4. On the 15th January 1864 a potta was entered into by Chuknarain Singh, in which he purports to grant in mokurari on perpetual tenure, to his brother Ramchurn, his two annas share in the 52 villages, at an annual rental of Rs. 497. The deed contains these recitals. It speaks of the sum of Rs. 30,005 as the consideration or peshkas nazurana money, “out of which,” Chuknarain Says, “I have taken Rs. 10,000 in cash for payment of the debt due to Baboo Ramchurn Lal, Mahajun,”–that is another Ramchurn,–“and the balance, Co.’s Rs. 20,005, was paid on account of the decretal money, principal with interest, and costs incurred in the Zillah Court and the Sudder Court, as contained in the decision of the Principal Sudder Amin of Zillah Bhagulpore, dated the 10th September 1861, which was confirmed by the decision of the High Court of Calcutta, dated 10th September 1863, due to Baboo Ramchurn Singh, plaintiff, decree-holder, from me, the declarant, defendant, judgment-debtor, after deduction of Rs. 1.323 remitted out of the decretal money due to the said decree-holder, and of the amount of costs incurred in the Zillah Court, and also after deduction of one-half of the decretal money due from Baboo Chundi Purshad Singh, second defendant; and whereas a deed of acquittance of this data, with a receipt stamp affixed thereto, has been obtained by me from the said decree-holder, I, the declarant, have, from the beginning of 1271 Fasli, executed this potta of perpetual mokurari lease,” and so on. The potta, therefore recites that his mokurari lease was given upon an absolute acquittanoe of the debt, and not as a security for its payment.

5. The ekrarnama of the same date must now be taken to be in these terms (there has been a dispute about the terms, which it is not necessary now to refer to).

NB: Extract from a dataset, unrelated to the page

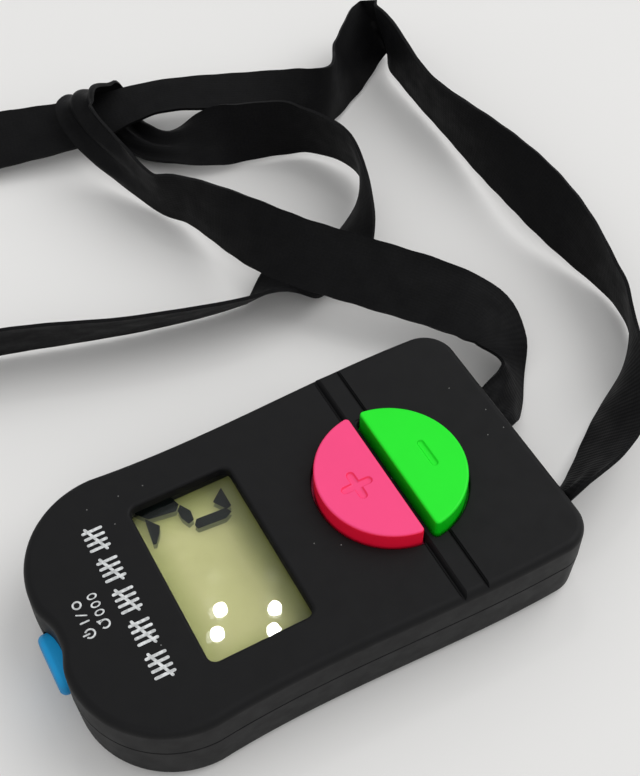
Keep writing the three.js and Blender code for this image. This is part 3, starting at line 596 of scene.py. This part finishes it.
def half_disc(radius, offset, side, corner, steps=40):
    """Half disc with rounded corners; side is +1 towards the lanyard."""
    reach = math.sqrt((radius - corner) ** 2 - (offset + corner) ** 2)
    lean = math.degrees(math.atan2(offset + corner, reach))
    points = arc(0, 0, radius, lean, 180 - lean, steps)
    points += arc(-reach, offset + corner, corner, 180 - lean, 270, 8)[1:]
    points += arc(reach, offset + corner, corner, -90, lean, 8)[:-1]
    if side < 0:
        points = [(-x, -y) for x, y in points]
    return [(x, y + DISC_Y) for x, y in points]


reset_hole = [
    upright(stadium(RESET_HALF_LENGTH + FIT, RESET_HALF_HEIGHT + FIT, 0, RESET_Z), y)
    for y in RESET_OPENING
]
strap_slots = [
    [flat([(x0, y0), (x1, y0), (x1, y1), (x0, y1)], z) for z in SLOT_HEIGHT]
    for x0, x1 in SLOT_ENDS for y0, y1 in [SLOT_DEPTH]
]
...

It was stipulated between the contracting parties that when Baboo Chuknarain Singh, or his heirs, paid off the said nazurana money of Rs. 30,000, without interest, from their own pocket, without taking money from any other person, to Baboo Ramchurn Singh and his heirs, then Baboo Ramchurn Singh, or his heirs, would, without demanding interest, return the said potta or perpetual lease to the said Baboo Chuknarain Singh, and Chuknarain Singh should have no claim in respect of the mesne profits for the period of the mokuraridar’s possession.

6. Now the question is, whether, as contended by the appellants, these documents, though they purport on the face of them to be a sale with a power of re-purchase, really amount to a mortgage, or whether, as contended by the respondents, the real intention of the parties was that which appears upon the face of them, namely, that there should he a sale, that the debt should be acquitted, and that there should be a power of re-purchase under certain conditions personal to Chuknarain.

7. Both Courts have found in favour of the contention of the respondents. Such finding, in the first place, is entirely consistent with the terms of both documents. The opposite finding would not be consistent with the terms of either, certainly not with the terms of the potta, which speaks of the debt having been acquitted and discharged. To hold that it was not acquitted and discharged, but that these documents were really a security for it, would be to contradict the terms of the instrument.

8. Then, again, looking at the surrounding circumstances, among other things, at the value of the property, which appears to have been fairly ascertained, and at the relations of the parties, their Lordships are of opinion that the Courts have come to the right conclusion, that this transaction is in fact what it purported to be, and there is no sufficient ground for holding it to be what it did not purport to be, namely, a mortgage.

10. Under these circumstances their Lordships will humbly advise Her Majesty that these appeals be dismissed, and the judgment be affirmed. The appellant must pay the costs of the appeals; but as they have been consolidated, there will be only one set of costs.